While for myCar1, there still is no honk function within that object itself, that no longer holds true for myCar2. When the interpreter calls myCar2.honk(), there now is a function within myCar2 itself. Therefore, the interpreter no longer follows the path to the prototype of myCar2, and executes the function within myCar2 instead.
That's one of the major differences to class-based programming: while objects are relatively rigid for example, in Java, where the structure of an object cannot be changed at runtime, in JavaScript, the prototype-based approach links objects of a certain class more loosely together, which allows to change the structure of objects at any time.
Also, note how sharing functions through the constructor's prototype is way more efficient than creating objects that all carry their own functions, even if they are identical. As previously stated, the engine doesn't know that these functions are meant to be identical, and it has to allocate memory for every function in every object. This is no longer true when sharing functions through a common prototype – the function in question is placed in memory exactly once, and no matter how many myCar objects we create, they don't carry the function themselves, they only refer to their constructor, in whose prototype the function is found.
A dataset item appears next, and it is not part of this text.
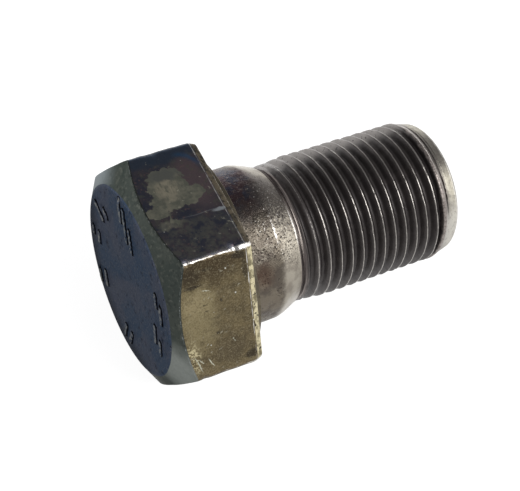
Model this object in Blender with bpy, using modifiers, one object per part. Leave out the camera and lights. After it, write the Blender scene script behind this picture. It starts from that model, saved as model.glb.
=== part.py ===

To give you an idea of what this difference can mean, here is a very simple comparison. The first example creates 1,000,000 objects that all have the function directly attached to them:
var C = function() {
this.f = function(foo) {
console.log(foo);
};
};
var a = [];
for (var i = 0; i < 1000000; i++) {
a.push(new C());
}
In Google Chrome, this results in a heap snapshot size of 328 MB. Here is the same example, but now the function is shared through the constructor's prototype:
var C = function() {};
C.prototype.f = function(foo) {
console.log(foo);
};
var a = [];
for (var i = 0; i < 1000000; i++) {
a.push(new C());
}
This time, the size of the heap snapshot is only 17 MB, that is, only about 5% of the non-efficient solution.